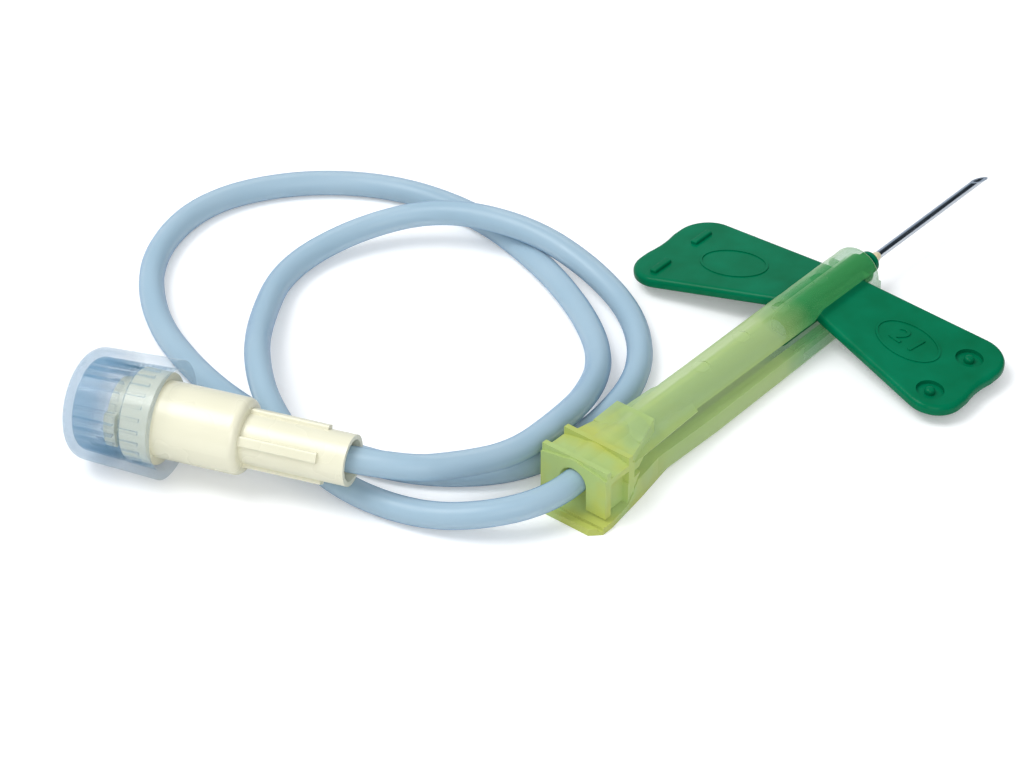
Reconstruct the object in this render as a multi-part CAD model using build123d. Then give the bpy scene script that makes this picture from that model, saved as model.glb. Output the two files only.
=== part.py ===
from build123d import *
from math import cos, pi, radians, sin, tan
import os

# Winged blood collection set with a sliding needle shield, in millimetres.
# X runs along the needle towards its point, Z is up and the shield's flat
# underside lies on Z = 0. The origin is under the middle of the winged needle
# in its shield, so the tubing and its luer end lie beside it.

# Needle
cannula_od = 0.82
cannula_id = 0.51
cannula_exposed = 19.05
cannula_seat = 9.0
bevel_angle = 15.0
bead_radius = 0.60
bead_length = 1.8
bead_in_cup = 0.5

# Flexible tubing
tube_od = 2.5
tube_id = 1.5
tube_in_hub = 6.5
tube_in_luer = 6.5

# Winged hub
hub_radius = 1.6
hub_front = 3.2
hub_rear = 17.0
nose_radius = 1.12
nose_tip = 1.5
nose_round = 0.15
nose_groove_depth = 0.18
nose_groove_width = 0.32
wing_thickness = 1.15
wing_droop = 6.0
wing_root_front = 5.1
wing_root_rear = 12.4
wing_reach = 19.1
front_lobe_x = 7.3
front_lobe_radius = 3.3
rear_lobe_x = 13.7
rear_lobe_radius = 3.0
waist_radius = 9.0
waist_depth = 0.22
waist_blend = 3.0
wing_edge_radius = 0.5
oval_x = 9.9
oval_inset = 8.8
oval_long = 3.6
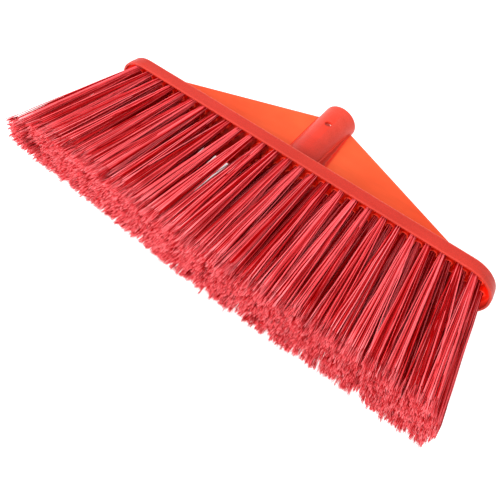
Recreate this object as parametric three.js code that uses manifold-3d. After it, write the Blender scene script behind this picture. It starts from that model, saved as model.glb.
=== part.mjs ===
// Head of an upright sweeping broom: a moulded block with a socket for a round handle, a thin
// web on each side of the socket, and five staggered rows of bristle tufts under the block.
// Units are millimetres. The head is drawn upright, with the block's lip at z = 0, the tufts
// below it and the socket above it, and is laid on its back at the end of the file.
import * as THREE from 'three';
import { mergeVertices } from 'three/addons/utils/BufferGeometryUtils.js';
import Module from 'manifold-3d';

const wasm = await Module();
wasm.setup();

// Block: a straight-sided outline with round ends. Its rim is upright as far as the top of the
// lip band and leans in above it, and a sloped deck closes it.
const STRAIGHT_HALF = 151;
const LIP_RADIUS = 26;
const LIP_BAND = 4;
const RIM_HEIGHT = 10.5;
const RIM_TOP_STRAIGHT = 150.4;
const RIM_TOP_RADIUS = 25.5;
const DECK_RADIUS = 17;
const DECK_TOP = 16;
const END_STEPS = 20;

// Recess in the underside, inside the lip.
const LIP_WALL = 1.8;
const RECESS_STEP = 7.5;
const RECESS_STEP_RADIUS = 23.2;
const RECESS_ROOF_RADIUS = 14.5;
const RECESS_ROOF = 13.2;

// Tufts: five rows run along x, every second row is set off by half a pitch, and the rows get
// longer towards the middle one, as the round ends leave room for them.
const TUFT_PITCH = 12;
const ROW_SPACING = 10;
const OUTER_ROW_REACH = 156;
const END_TUFT_X = 168;
const BOSS_RADIUS = 3.5;
const BOSS_END = 6.5;
const HOLE_RADIUS = 2.6;
const HOLE_TOP_INNER = 13.6;
const HOLE_TOP_OUTER = 10.6;
const OUTER_HOLE_DISTANCE = 15.5;
const TUFT_RADIUS = 2.25;
const TUFT_SIDES = 8;
const TIP_Z = -104;
const TIP_FAN = 1.14;
const END_TIP_X = 186;
const END_TIP_HALF_DEPTH = 9;
const TIP_HALF_THICKNESS = 3.2;
const TIP_HALF_DEPTH_LONG = 26;
const TIP_HALF_DEPTH_SHORT = 25;
const TIP_MERGE = 1.6;
const TIP_CHAMFER = 1.2;

// Socket and webs.
const SOCKET_BASE_RADIUS = 15;
const SOCKET_MOUTH_RADIUS = 15.3;
const SOCKET_MOUTH = 82.8;
const BORE_MOUTH_RADIUS = 12.5;
const BORE_END_RADIUS = 12;
const BORE_END = 22;
const SOCKET_SIDES = 40;
const SCREW_HOLE_RADIUS = 2.75;
const SCREW_HOLE_Z = 59.2;
const SCREW_HOLE_SIDES = 16;
const WEB_THICKNESS = 3;
const WEB_REACH = 165;
const WEB_TOP = 74.9;
const WEB_SLOPE = 0.38;

const GAP = 0.3;

const plastic = new THREE.MeshStandardMaterial({ color: 0xe84f3e, roughness: 0.42, metalness: 0 });
const webPlastic = new THREE.MeshStandardMaterial({ color: 0xfc6441, roughness: 0.42, metalness: 0 });
const bristle = new THREE.MeshStandardMaterial({ color: 0xd73237, roughness: 0.5, metalness: 0 });

function solidOf(geometry) {
  const bare = geometry.clone();
  bare.deleteAttribute('normal');
  bare.deleteAttribute('uv');
  const merged = mergeVertices(bare, 1e-4);
  const mesh = new wasm.Mesh({
    numProp: 3,
    vertProperties: new Float32Array(merged.attributes.position.array),
    triVerts: new Uint32Array(merged.index.array),
  });
  return new wasm.Manifold(mesh);
}

function meshOf(name, solid, material) {
  const { vertProperties, triVerts } = solid.getMesh();
  const geometry = new THREE.BufferGeometry();
  geometry.setAttribute('position', new THREE.BufferAttribute(vertProperties, 3));
  geometry.setIndex(new THREE.BufferAttribute(triVerts, 1));
  geometry.computeVertexNormals();
  const mesh = new THREE.Mesh(geometry, material);
  mesh.name = name;
  return mesh;
}

function joined(solids) {
  return solids.reduce((whole, next) => whole.add(next));
}

// Closed skin through a stack of rings, each a flat convex loop, lowest ring first.
function loft(rings) {
  const sides = rings[0].length;
  const faces = [];
  for (let level = 0; level + 1 < rings.length; level++) {
    for (let i = 0; i < sides; i++) {
      const low = level * sides + i;
      const lowNext = level * sides + ((i + 1) % sides);
      faces.push(low, lowNext, lowNext + sides, low, lowNext + sides, low + sides);
    }
  }
  const top = (rings.length - 1) * sides;
  const flat = rings[0].map((p) => new THREE.Vector2(p.x, p.y));
  for (const [a, b, c] of THREE.ShapeUtils.triangulateShape(flat, [])) {
    faces.push(a, c, b, top + a, top + b, top + c);
  }
  const geometry = new THREE.BufferGeometry().setFromPoints(rings.flat());
  geometry.setIndex(faces);
  return geometry;
}

// Outline of the block at one height: two straight sides joined by half circles.
function outline(straightHalf, radius, z) {
  const points = [];
  for (const [centre, start] of [[straightHalf, -Math.PI / 2], [-straightHalf, Math.PI / 2]]) {
    for (let i = 0; i <= END_STEPS; i++) {
      const angle = start + (Math.PI * i) / END_STEPS;
      points.push(
        new THREE.Vector3(centre + radius * Math.cos(angle), radius * Math.sin(angle), z));
    }
  }
  return points;
}

function uprightCylinder(radius, sides, x, y, low, high) {
  const geometry = new THREE.CylinderGeometry(radius, radius, high - low, sides);
  geometry.rotateX(Math.PI / 2);
  geometry.translate(x, y, (low + high) / 2);
  return geometry;
}

// Tufts of one line across the block: three from the rows at 0 and 20, or two from those at 10.
// Their tips share the depth of the tip plane, and overlap a little.
function column(x, rows, tipHalfDepth) {
  const halfDepth = (tipHalfDepth + ((rows.length - 1) * TIP_MERGE) / 2) / rows.length;
  const tipStep = 2 * halfDepth - TIP_MERGE;
  return rows.map((y, index) => {
    const tipY = (index - (rows.length - 1) / 2) * tipStep;
    return { x, y, tipX: x * TIP_FAN, tipY, halfDepth };
  });
}

// Ranks: one per column, but the last tuft of the middle row joins the column beside it.
function tuftRanks() {
  const made = [];
  const endColumn = END_TUFT_X - TUFT_PITCH / 2;
  for (let x = -endColumn; x <= endColumn; x += TUFT_PITCH / 2) {
    const long = (x / (TUFT_PITCH / 2)) % 2 === 0;
    const rows = long ? [-2, 0, 2] : [-1, 1];
    const tipHalfDepth = long ? TIP_HALF_DEPTH_LONG : TIP_HALF_DEPTH_SHORT;
    const rank = column(x, rows.map((row) => row * ROW_SPACING), tipHalfDepth);
    if (Math.abs(x) > OUTER_ROW_REACH) {
      const side = Math.sign(x);
      rank.push({
        x: side * END_TUFT_X, y: 0, tipX: side * END_TIP_X, tipY: 0, halfDepth: END_TIP_HALF_DEPTH,
      });
    }
    made.push(rank);
  }
  return made;
}

const ranks = tuftRanks();

// Holes near the edge of the deck are shallower, because the deck slopes down there.
function holeTop({ x, y }) {
  const distance = Math.hypot(Math.max(Math.abs(x) - RIM_TOP_STRAIGHT, 0), y);
  return distance > OUTER_HOLE_DISTANCE ? HOLE_TOP_OUTER : HOLE_TOP_INNER;
}

function headBlock() {
  const body = solidOf(loft([
    outline(STRAIGHT_HALF, LIP_RADIUS, 0),
    outline(STRAIGHT_HALF, LIP_RADIUS, LIP_BAND),
    outline(RIM_TOP_STRAIGHT, RIM_TOP_RADIUS, RIM_HEIGHT),
    outline(RIM_TOP_STRAIGHT, DECK_RADIUS, DECK_TOP),
  ]));
  const recess = solidOf(loft([
    outline(STRAIGHT_HALF, LIP_RADIUS - LIP_WALL, -1),
    outline(STRAIGHT_HALF, LIP_RADIUS - LIP_WALL, 0),
    outline(RIM_TOP_STRAIGHT, RECESS_STEP_RADIUS, RECESS_STEP),
    outline(RIM_TOP_STRAIGHT, RECESS_ROOF_RADIUS, RECESS_ROOF),
  ]));
  const bosses = [];
  const holes = [];
  for (const tuft of ranks.flat()) {
    const { x, y } = tuft;
    const boss = uprightCylinder(BOSS_RADIUS, TUFT_SIDES, x, y, BOSS_END, DECK_TOP);
    const hole = uprightCylinder(HOLE_RADIUS, TUFT_SIDES, x, y, -1, holeTop(tuft));
    bosses.push(solidOf(boss));
    holes.push(solidOf(hole));
  }
  return body.subtract(recess).add(joined(bosses).intersect(body)).subtract(joined(holes));
}

function handleSocket() {
  const profile = [
    [0, DECK_TOP + GAP],
    [SOCKET_BASE_RADIUS, DECK_TOP + GAP],
    [SOCKET_MOUTH_RADIUS, SOCKET_MOUTH],
    [BORE_MOUTH_RADIUS, SOCKET_MOUTH],
    [BORE_END_RADIUS, BORE_END],
    [0, BORE_END],
  ].map(([radius, z]) => new THREE.Vector2(radius, z));
  const tube = new THREE.LatheGeometry(profile, SOCKET_SIDES);
  tube.rotateX(Math.PI / 2);
  const length = SOCKET_MOUTH_RADIUS;
  const screwHole = new THREE.CylinderGeometry(
    SCREW_HOLE_RADIUS, SCREW_HOLE_RADIUS, length, SCREW_HOLE_SIDES);
  screwHole.translate(0, -length, SCREW_HOLE_Z);
  return solidOf(tube).subtract(solidOf(screwHole));
}

// One web, from the socket out to the end of the deck; side is 1 for +x and -1 for -x.
function web(side) {
  const foot = DECK_TOP + GAP;
  const inner = SOCKET_MOUTH_RADIUS + GAP;
  const outerTop = WEB_TOP - WEB_SLOPE * (WEB_REACH - inner);
  const shape = new THREE.Shape([
    new THREE.Vector2(inner, foot),
    new THREE.Vector2(WEB_REACH, foot),
    new THREE.Vector2(WEB_REACH, outerTop),
    new THREE.Vector2(inner, WEB_TOP),
  ]);
  const geometry = new THREE.ExtrudeGeometry(shape, { depth: WEB_THICKNESS, bevelEnabled: false });
  geometry.rotateX(Math.PI / 2);
  geometry.translate(0, WEB_THICKNESS / 2, 0);
  if (side < 0) geometry.rotateZ(Math.PI);
  return solidOf(geometry);
}

// Section of a tuft: round at the root, and a rectangle with cut corners at the tips.
function tuftSection(root, tip, share) {
  const centre = new THREE.Vector3().lerpVectors(root.centre, tip.centre, share);
  const points = [];
  for (let i = 0; i < TUFT_SIDES; i++) {
    const angle = ((i + 0.5) * 2 * Math.PI) / TUFT_SIDES;
    const cos = Math.cos(angle);
    const sin = Math.sin(angle);
    const wide = Math.abs(cos) > Math.abs(sin);
    const cornerX = Math.sign(cos) * (tip.halfThickness - (wide ? 0 : TIP_CHAMFER));
    const cornerY = Math.sign(sin) * (tip.halfDepth - (wide ? TIP_CHAMFER : 0));
    points.push(new THREE.Vector3(
      centre.x + THREE.MathUtils.lerp(TUFT_RADIUS * cos, cornerX, share),
      centre.y + THREE.MathUtils.lerp(TUFT_RADIUS * sin, cornerY, share),
      centre.z));
  }
  return points;
}

// The tufts of one rank, which meet only where they spread at the tips.
function bristleRank(tufts) {
  return joined(tufts.map((tuft) => {
    const root = { centre: new THREE.Vector3(tuft.x, tuft.y, BOSS_END) };
    const tip = {
      centre: new THREE.Vector3(tuft.tipX, tuft.tipY, TIP_Z),
      halfThickness: TIP_HALF_THICKNESS,
      halfDepth: tuft.halfDepth,
    };
    const anchored = tuftSection(root, tip, 0);
    anchored.forEach((p) => p.setZ(holeTop(tuft) - GAP));
    return solidOf(loft([tuftSection(root, tip, 1), tuftSection(root, tip, 0), anchored]));
  }));
}

const upright = new THREE.Group();
upright.add(meshOf('head_block', headBlock(), plastic));
upright.add(meshOf('handle_socket', handleSocket(), plastic));
upright.add(meshOf('web_left', web(-1), webPlastic));
upright.add(meshOf('web_right', web(1), webPlastic));
ranks.forEach((rank, index) => {
  const name = `bristle_rank_${String(index + 1).padStart(2, '0')}`;
  upright.add(meshOf(name, bristleRank(rank), bristle));
});

// Laid on its back: the socket points along +Y and the front of the block faces up. The origin
// is the middle of the floor rectangle that the head covers.
upright.rotation.x = -Math.PI / 2;
upright.position.set(0, -(TIP_Z + SOCKET_MOUTH) / 2, LIP_RADIUS);
const head = new THREE.Group();
head.add(upright);

export default head;
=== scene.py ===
"""Looks of the broom head: one continuous moulding, and tufts of separate filaments with flagged tips.

Shapes are drawn upright in millimetres: x runs along the block, z points up to the handle with the
block's lip at z = 0, and the front faces -y. lay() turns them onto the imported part, which lies on
its back, and into metres.
"""
import math

import bmesh
import bpy
import numpy as np
from mathutils import Matrix, Vector


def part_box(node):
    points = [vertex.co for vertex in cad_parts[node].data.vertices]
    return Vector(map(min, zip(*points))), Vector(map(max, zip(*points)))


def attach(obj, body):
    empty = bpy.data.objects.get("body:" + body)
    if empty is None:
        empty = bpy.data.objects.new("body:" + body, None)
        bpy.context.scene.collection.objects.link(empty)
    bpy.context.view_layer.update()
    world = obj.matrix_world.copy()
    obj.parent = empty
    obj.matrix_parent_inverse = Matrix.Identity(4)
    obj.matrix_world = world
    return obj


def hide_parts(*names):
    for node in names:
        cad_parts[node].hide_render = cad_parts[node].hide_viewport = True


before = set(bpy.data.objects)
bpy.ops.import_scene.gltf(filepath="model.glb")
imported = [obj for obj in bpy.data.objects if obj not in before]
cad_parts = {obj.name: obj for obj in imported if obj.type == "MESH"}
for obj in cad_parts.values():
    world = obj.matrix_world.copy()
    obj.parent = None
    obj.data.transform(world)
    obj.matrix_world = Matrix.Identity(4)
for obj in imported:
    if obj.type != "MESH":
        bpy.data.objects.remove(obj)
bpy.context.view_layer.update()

MM = 0.001
SEED = 7

# ---------------------------------------------------------------- sizes, mm
STRAIGHT_HALF, TOP_STRAIGHT_HALF = 151.0, 150.4
LIP_RADIUS, RIM_TOP_RADIUS, DECK_RADIUS = 26.0, 25.5, 17.0
LIP_BAND, RIM_HEIGHT, DECK_TOP = 4.0, 10.5, 16.0
LIP_INNER_RADIUS, RECESS_STEP_RADIUS, RECESS_ROOF_RADIUS = 24.2, 23.2, 14.5
RECESS_STEP, RECESS_ROOF = 7.5, 13.2
END_STEPS = 56

TUFT_PITCH, ROW_SPACING = 12.0, 10.0
RANKS = 55              # lines of tufts across the block, half a pitch apart
BOSS_RADIUS, BOSS_END, HOLE_RADIUS = 3.5, 6.5, 2.6
HOLE_TOP_INNER, HOLE_TOP_OUTER = 12.6, 10.2
BOSS_TOP_INNER, BOSS_TOP_OUTER = 14.4, 11.0
OUTER_HOLE_DISTANCE = 15.5

SOCKET_BASE, SOCKET_MOUTH = 15.0, 15.3
MOUTH_Z, BORE_END_Z = 82.8, 22.0
BORE_MOUTH, BORE_FOOT = 12.5, 12.0
SCREW_HOLE_RADIUS, SCREW_HOLE_Z = 2.75, 59.2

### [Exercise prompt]
Print, without alteration, the lines from the line with "up. The origin" to the line with "with flagged tips.". Include both of them, and omit every other line.

### [Response to the task]
// Laid on its back: the socket points along +Y and the front of the block faces up. The origin
// is the middle of the floor rectangle that the head covers.
upright.rotation.x = -Math.PI / 2;
upright.position.set(0, -(TIP_Z + SOCKET_MOUTH) / 2, LIP_RADIUS);
const head = new THREE.Group();
head.add(upright);

export default head;
=== scene.py ===
"""Looks of the broom head: one continuous moulding, and tufts of separate filaments with flagged tips.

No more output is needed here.